The POE recommends various actions to local and international actors in each report. Its twenty first and most recent report in March 2013 demonstrates is mentality towards advancing social and environmental concerns in the region.

In this report, the POE was most interested in reducing poaching in the watershed areas created by the project. They advise that conservation patrols intensify especially during the wet season. They advise the Provincial and Central Government authorities to take effective action to recognize and halt the subversion of village authorities in the NPA for the illegal Rosewood trade. This includes cracking down on the participants, supporters and enablers of the trade within and outside of government at village, district, province or higher level.

Generally, recommendation also extend the scope of law enforcement by supplying them with more equipment and giving them control over various groups to more effectively and efficiently manage the local resources. These resources include the reservoir, fishery, and other natural resources.

The POE also recommends that the WMPA and other groups elevate the educational requirements for staff members and replace existing staff with university graduates or experienced staff from conservation organizations.

Finally, recommendations, including the most recent report, stress increased monitoring of track construction and other forms of development. The POE advised the destruction of any track that was created without the approval of the WMPA plans. The POE grounds this recommendation with their goal to reduce poaching and other social and environmental ills caused by locals or other non-World Bank influences.

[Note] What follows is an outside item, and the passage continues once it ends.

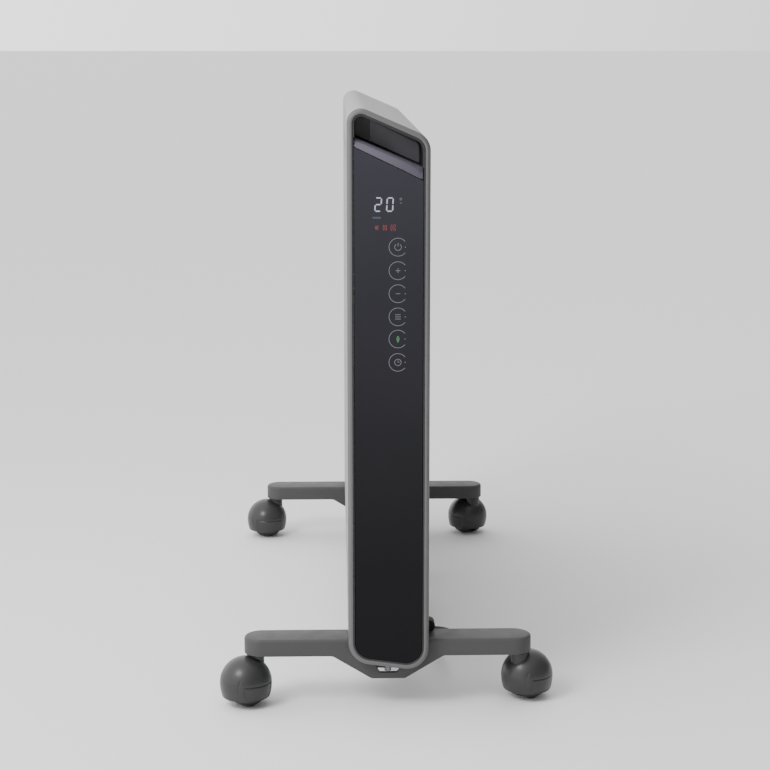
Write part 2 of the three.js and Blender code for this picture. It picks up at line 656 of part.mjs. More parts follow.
// Made with the stem's axis at the origin and the wheels trailing along +X.
function castorHood() {
  const across = (half) => [[CASTOR_TRAIL, -half, WHEEL_RADIUS], [CASTOR_TRAIL, half, WHEEL_RADIUS]];
  const outside = turned(domeProfile(HOOD_RADIUS, HOOD_RIM_RADIUS, HOOD_RIM_HEIGHT), 16);
  const innerRim = HOOD_RIM_RADIUS - HOOD_WALL;
  const inside = turned(domeProfile(HOOD_RADIUS - HOOD_WALL, innerRim, HOOD_RIM_HEIGHT - 1), 16);
  const neck = rod([0, 0, HOOD_CENTRE + NECK_RADIUS], [0, 0, NECK_TOP], NECK_RADIUS, 12);
  const wheelRoom = rod(...across(HOOD_RADIUS), WHEEL_RADIUS + 2 * WHEEL_CLEARANCE, 16);
  const web = block(
    [CASTOR_TRAIL - HOOD_RADIUS / 2, CASTOR_TRAIL + HOOD_RADIUS / 2],
    [-HOOD_WEB / 2, HOOD_WEB / 2],
    [WHEEL_RADIUS - 3 * AXLE_RADIUS, HOOD_CENTRE + HOOD_RADIUS],
  );
  const cavity = inside
    .translate([CASTOR_TRAIL, 0, 0])
    .subtract(web)
    .subtract(neck.subtract(wheelRoom));
  const stemBore = rod([0, 0, stemBottom() - GAP], [0, 0, NECK_TOP + 1], STEM_RADIUS + GAP, 12);
  return outside
    .translate([CASTOR_TRAIL, 0, 0])
    .add(neck)
    .subtract(cavity)
    .subtract(stemBore)
    .subtract(rod(...across(HOOD_RADIUS), AXLE_RADIUS + GAP, 12).intersect(web));
}

function stemBottom() {
  const reach = CASTOR_TRAIL - STEM_RADIUS;
  const wheelTop = WHEEL_RADIUS + Math.sqrt(WHEEL_RADIUS ** 2 - reach ** 2);
  return wheelTop + 2 * WHEEL_CLEARANCE + 2 * GAP;
}

// One half of the twin wheel, turned about the Y axis, with a blind bore for the axle.
function castorWheel(side) {
  const inner = HOOD_WEB / 2 + WHEEL_CLEARANCE / 2;
  const flatReach = 1 / Math.cos(Math.PI / WHEEL_STEPS);
  const boreEnd = WHEEL_TREAD_EDGE + 2;
  const profile = [
    [0, boreEnd],
    [AXLE_RADIUS + GAP, boreEnd],
    [AXLE_RADIUS + GAP, inner],
    [WHEEL_RADIUS * flatReach, inner],
    [WHEEL_RADIUS * flatReach, WHEEL_TREAD_EDGE],
    [WHEEL_DOME_RADIUS, WHEEL_OUTSIDE],
    [0, WHEEL_OUTSIDE],
  ];
  const points = profile.map(([r, t]) => point(r, side * t));
  const ordered = side > 0 ? points : points.reverse();
  const geometry = new THREE.LatheGeometry(ordered, WHEEL_STEPS, Math.PI / WHEEL_STEPS);
  return solid(geometry.translate(CASTOR_TRAIL, 0, WHEEL_RADIUS));
}

function addCastors() {
  const hood = castorHood();
  const wheels = { a: castorWheel(-1), b: castorWheel(1) };
  const axleHalf = WHEEL_TREAD_EDGE + 2 - GAP;
  const axle = rod([CASTOR_TRAIL, -axleHalf, WHEEL_RADIUS], [CASTOR_TRAIL, axleHalf, WHEEL_RADIUS], AXLE_RADIUS, 12);
  const stem = rod([0, 0, stemBottom()], [0, 0, stemTop()], STEM_RADIUS, 12);
  for (const { name, side, foot: end, heading } of CASTORS) {
    const castor = new THREE.Group();
    castor.position.set((side * STEM_SPACING) / 2, FOOT_Y[end], 0);
    castor.rotation.z = THREE.MathUtils.degToRad(heading);
    heater.add(castor);
    addPart(`${name}_stem`, stem, 0x9c9ca0, 0.35, 1, castor);
    addPart(`${name}_hood`, hood, 0x3c3c3e, 0.5, 0, castor);
    addPart(`${name}_axle`, axle, 0x9c9ca0, 0.35, 1, castor);
    addPart(`${name}_wheel_a`, wheels.a, 0x151515, 0.6, 0, castor);
    addPart(`${name}_wheel_b`, wheels.b, 0x151515, 0.6, 0, castor);
  }
}

// ---- Mains lead ------------------------------------------------------------------------------------------------

const GLAND = {
  x: [HALF - HOUSING_WALL, HALF],
  y: [FOOT_Y.front - 8, SECTIONS_START - GAP],
  z: [GLAND_HEIGHT - 10, GLAND_HEIGHT + 7],
};

function glandSlot() {
  return block(
    [GLAND.x[0] - GAP - 2, HALF + 1],
    [GLAND.y[0] - GAP, SECTIONS_START + 1],
    [GLAND.z[0] - GAP, GLAND.z[1] + GAP],
  );
}

// A moulded gland that fills a slot in the housing's side, with a tapered strain relief that bends down.
function gland() {
  const plate = block(GLAND.x, GLAND.y, GLAND.z);
  const relief = [
    { at: [HALF + 2, FOOT_Y.front + 3, GLAND_HEIGHT], radius: 5.6 },
    { at: [HALF + 2.4, FOOT_Y.front + 17, GLAND_HEIGHT - 0.6], radius: 5.2 },
    { at: [HALF + 3.2, FOOT_Y.front + 25, GLAND_HEIGHT - 3.2], radius: 4.9 },
    { at: [HALF + 4, FOOT_Y.front + 33.7, GLAND_HEIGHT - 8.2], radius: 4.6 },
  ];
  const stretches = relief.slice(1).map((stop, i) => rod(relief[i].at, stop.at, relief[i].radius, 12, stop.radius));
  return union([plate, ...stretches]);
}

function fromLeadOrigin([across, along, ...height]) {
  return [HALF + across, FRONT + along, ...height];
}

function plug() {
  const [x, y] = fromLeadOrigin(PLUG_START);
  const z = PLUG_HEIGHT / 2;
  const relief = rod([x, y, z], [x, y + RELIEF_LENGTH + 1, z], CORD_RADIUS + 1, 12, CORD_RADIUS + 3.5);
  const half = PLUG_WIDTH / 2;
  const front = y + RELIEF_LENGTH;
  const outline = [[-9, 0], [9, 0], [half, 12], [half, PLUG_LENGTH], [-half, PLUG_LENGTH], [-half, 12]];
  const body = slab(outline.map(([across, along]) => point(x + across, front + along)), 0, PLUG_HEIGHT);
  return relief.add(body);
}

function addCord() {
  addPart("cord_gland", gland(), 0x0c0c0c, 0.6);
  const places = (route) => route.map((at) => new THREE.Vector3(...fromLeadOrigin(at)));
  addPart("power_cord", tube(places(CORD_ROUTE), CORD_RADIUS, 8, 16), 0x111111, 0.6);
  addPart("cord_tail", tube(places(TAIL_ROUTE), CORD_RADIUS, 8, 6), 0x111111, 0.6);
  const inner = COIL_RADIUS - COIL_COLUMNS * CORD_RADIUS;
  const outer = COIL_RADIUS + COIL_COLUMNS * CORD_RADIUS;
  const height = 2 * COIL_LAYERS * CORD_RADIUS;
  const ring = [[inner, 0], [outer, 0], [outer, height], [inner, height], [inner, 0]];
  addPart("cord_coil", turned(ring, 28).translate([...fromLeadOrigin(COIL_CENTRE), 0]), 0x111111, 0.6);

  addPart("plug_body", plug(), 0x141414, 0.5);
  const [middle, start] = fromLeadOrigin(PLUG_START);
  const tip = start + RELIEF_LENGTH + PLUG_LENGTH + GAP;
  const pins = [
    { name: "plug_pin_live", at: [-6.9, 4], slant: 30 },
    { name: "plug_pin_neutral", at: [6.9, 4], slant: -30 },
    { name: "plug_pin_earth", at: [0, -10.3], slant: 90 },
  ];
  const [wide, thin] = PIN_SIZE.map((size) => size / 2);
  for (const { name, at, slant } of pins) {
    const blade = block([-wide, wide], [0, PIN_LENGTH], [-thin, thin]).rotate([0, slant, 0]);
    const place = [middle + at[0], tip, PLUG_HEIGHT / 2 + PIN_RISE + at[1]];
    addPart(name, blade.translate(place), 0xc9a45a, 0.3, 1);
  }
}

addEnds();
addRadiator();
addControls();
addFeet();
addCastors();
addCord();

export default heater;
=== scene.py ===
"""Looks for the slim oil filled radiator heater: shells, glass, feet, castors and mains lead."""

import json
import math

import bmesh
import bpy
from mathutils import Matrix, Vector


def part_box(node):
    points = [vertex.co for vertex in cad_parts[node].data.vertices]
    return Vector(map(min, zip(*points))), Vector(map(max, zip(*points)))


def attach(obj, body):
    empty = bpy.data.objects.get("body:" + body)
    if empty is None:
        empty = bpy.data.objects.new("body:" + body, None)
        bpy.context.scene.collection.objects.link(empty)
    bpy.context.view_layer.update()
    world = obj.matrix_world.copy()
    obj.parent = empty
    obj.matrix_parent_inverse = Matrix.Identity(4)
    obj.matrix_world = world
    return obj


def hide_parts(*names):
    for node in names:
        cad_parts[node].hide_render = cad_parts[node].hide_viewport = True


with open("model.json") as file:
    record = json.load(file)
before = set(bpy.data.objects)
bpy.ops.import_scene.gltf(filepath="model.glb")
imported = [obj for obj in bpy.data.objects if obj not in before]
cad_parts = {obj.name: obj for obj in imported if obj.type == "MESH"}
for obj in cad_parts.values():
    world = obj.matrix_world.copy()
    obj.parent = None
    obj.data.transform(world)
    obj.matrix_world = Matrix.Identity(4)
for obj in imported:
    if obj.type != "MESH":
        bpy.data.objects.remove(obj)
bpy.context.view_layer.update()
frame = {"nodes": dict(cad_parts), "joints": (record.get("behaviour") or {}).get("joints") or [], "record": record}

MM = 0.001

# The body's outline, in millimetres: x across, z up, and its corners sharp.
HALF = 38.0
LEFT_TOP, RIGHT_TOP = 573.0, 540.0
LEFT_BASE, RIGHT_BASE = 48.0, 37.4
CORNERS = [
    complex(-HALF, LEFT_BASE),
    complex(HALF, RIGHT_BASE),
    complex(HALF, RIGHT_TOP),
    complex(-HALF, LEFT_TOP),
]
CORNER_RADII = [22.5, 21.0, 18.0, 13.0]
CORNER_STEPS = 14

FRONT, BACK = -345.0, 345.0
BEZEL_DEPTH = 14.0
BEZEL_WIDTH = 4.7
CHAMFER = 2.5
FACE_INSET = 5.5
FACE_SETBACK = 0.8
TRIM_WIDTH = 0.6
POCKET_INSET = 7.1
POCKET_DEPTH = 45.0
POCKET_HEIGHT = 29.5
LIP_HEIGHT, LIP_TAPER, LIP_BEVEL, LIP_DEPTH = 9.8, 0.04, 6.0, 8.0
HOUSING_WALL, HOUSING_LENGTH = 2.5, 65.0
SHEET = 0.8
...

== Allegations of Suppression of Negative Findings ==

While few allegations of suppression are directed at the POE specifically, many scholars believe that the issue is widespread creating a culture of compliance to neoliberal ideas and recommendations. For example, Tyson Roberts is an ichthyologist who specializes in the Mekong fisheries. He was hired to conduct a fishery study for the Nam Theun 2 project. Like a number of his peers, Roberts publicly cautioned the government and the Bank against rapid assessments of the river without extensive data on fish migration. Halfway through this consultancy, he was fired and his visa was removed and another Northern scientist conducted rapid appraisals the World Bank needed to continue the project. Since EIAs and SIAs can delay or event prevent a projects implementation, scholars believe that the World Bank is incentivized to rush and suppress the assessments in order to make the loans required for the project to continue.
Also narrowing the POE's intellectual scope, the reports focus on the knowledge of three experts thereby subjugating the knowledge of the millions of “nonexperts” that are perceived as the object of study and of development. Scholars show that surveys characterize populations based on enduring social categories such as fisher or hunter while ignoring their local knowledge of the fish and animals in the area.

== Allegations of a Neocolonialist Mindset ==

Many scholars assert that environmental projects such as the Nam Theun 2 dam are a legitimizing vehicle for the establishment of western property rights and oversight by the state that accompanies the development of fixed capital infrastructure. For these scholars, including Goldman, the POE is a pro-active response to transnational environmental organizations, networks, and movements.

Some scholars believe that the POE composition reflects neo-colonial goals and mentalities. The large portion of the POE's budget spent sending the western members of the Panel to Laos and back from their home countries instead of relying upon local professionals shows distrust in the competency of the Laotian researchers and analysts. Similarly, Laotian civil servants are paid a tiny fraction of what their western counterparts earn for their work. Additionally, many of these local officials are relegated to translators.
This aligns with the argument that the POE and the World Bank suppress local knowledge. Scholars argue that as the indigenous people become increasingly commoditized an asymmetric relationship develops between development experts and the beneficiaries who are perceived as irrational, environmentally degrading, and in dire need of development at almost any cost. The POE funding proposals involved teaching Laotian proto-professional English and sending the abroad to learn to identify endogenous species only to return to Laos to staff conservation agencies. Even when the POE or other groups discuss the project in the numerous public consultations on the dam, they use language that the villagers cannot understand. The Banks failure to communicate with the “objects” of development shows to some scholars that the project is informed by a neocolonial mindset.